Energy ministry secretary Gloria Magombo

GOVERNMENT says the country requires energy imports of between 200 megawatts (MW) and 450MW daily from regional utilities to meet its power deficit.

Zimbabwe has been reeling under rolling power cuts since the start of winter in May. Some of the country’s ageing power plants are being repaired and the rest are struggling to cope with growing demand, Energy ministry secretary Gloria Magombo said.

“Zimbabwe imports electricity from regional utilities (Eskom of South Africa, HCB of Mozambique and Zesco of Zambia) to augment its internal generation capacity.
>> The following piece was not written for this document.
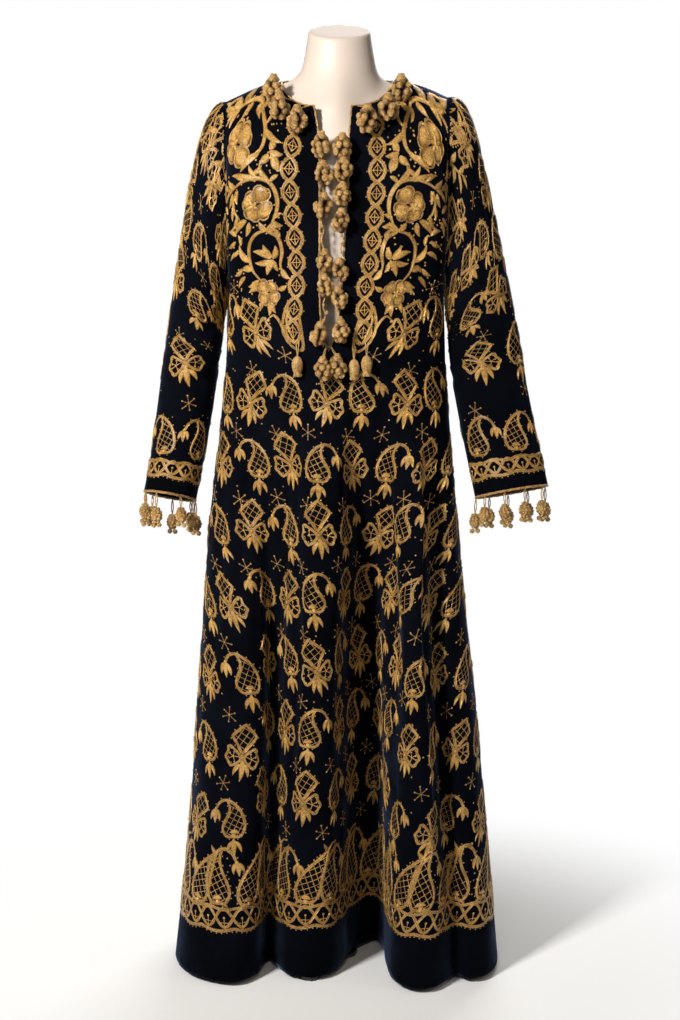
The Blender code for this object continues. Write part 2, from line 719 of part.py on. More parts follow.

With a maximum demand of between 1700MW to 1850MW against an internal generation capacity of 1400MW, the country imports between 200MW and 450MW to meet this deficit.

“The imports are, however, on a firm and non-firm basis and also depend on the level of internal systems demand and status/availability of generation units especially at Hwange Power Station.”

 Magombo said the electricity challenges that Zimbabwe is facing were a result of many factors, including delayed commissioning of new generation capacity especially at Hwange due to COVID-19 disruption of supply chains, failure to maintain and rehabilitate existing infrastructure and failure to attract significant investments through the private sector due to perceived high-country risk.

This has resulted in frequent and unpredictable plant failures especially at Hwange Power Station.

She said during off-peak periods when demand is low, some units at Kariba Power Station (peaking power plant) are shut down and at that time no imports will be required.

An additional capacity has been developed by Zimbabwe through private sector investments including 50MW from the ZZEE (Zimbabwe Zongxin Electric Energy Company) in Hwange, Padenga 1,2MW in Kariba, Centragrid 2MW in Nyabira, Solgas 5MW solar power plant at Cross Mabale, Riverside 2,5MW in Mutoko and  4,4MW in Tanganda to mention a few.

Meanwhile, a combined capacity of over 10-15MW solar power has been established by various companies connected to the national grid for own consumption through rooftops and ground mounted systems, with beverage manufacturer Schweppes having the biggest rooftop at 1MW.

However, Magombo said the electricity shortage confronting the country presented investment opportunities for local and foreign companies, adding that Zimbabwean investors should capitalise on the deficit to invest in power projects.

“We have a lot of investors who want to come into the sector as Zimbabwe is open for business,” Magombo said.

“The fact that we have a supply-demand deficit presents a huge opportunity for investments. We are also open to innovative solutions to meet our demand. We believe that over and above external investors, we should urge local investors, including pension funds and insurance companies to invest in the energy sector.”

She said the number of energy projects licensed by the Zimbabwe Energy Regulatory Authority demonstrated the appetite investors have for the power sector.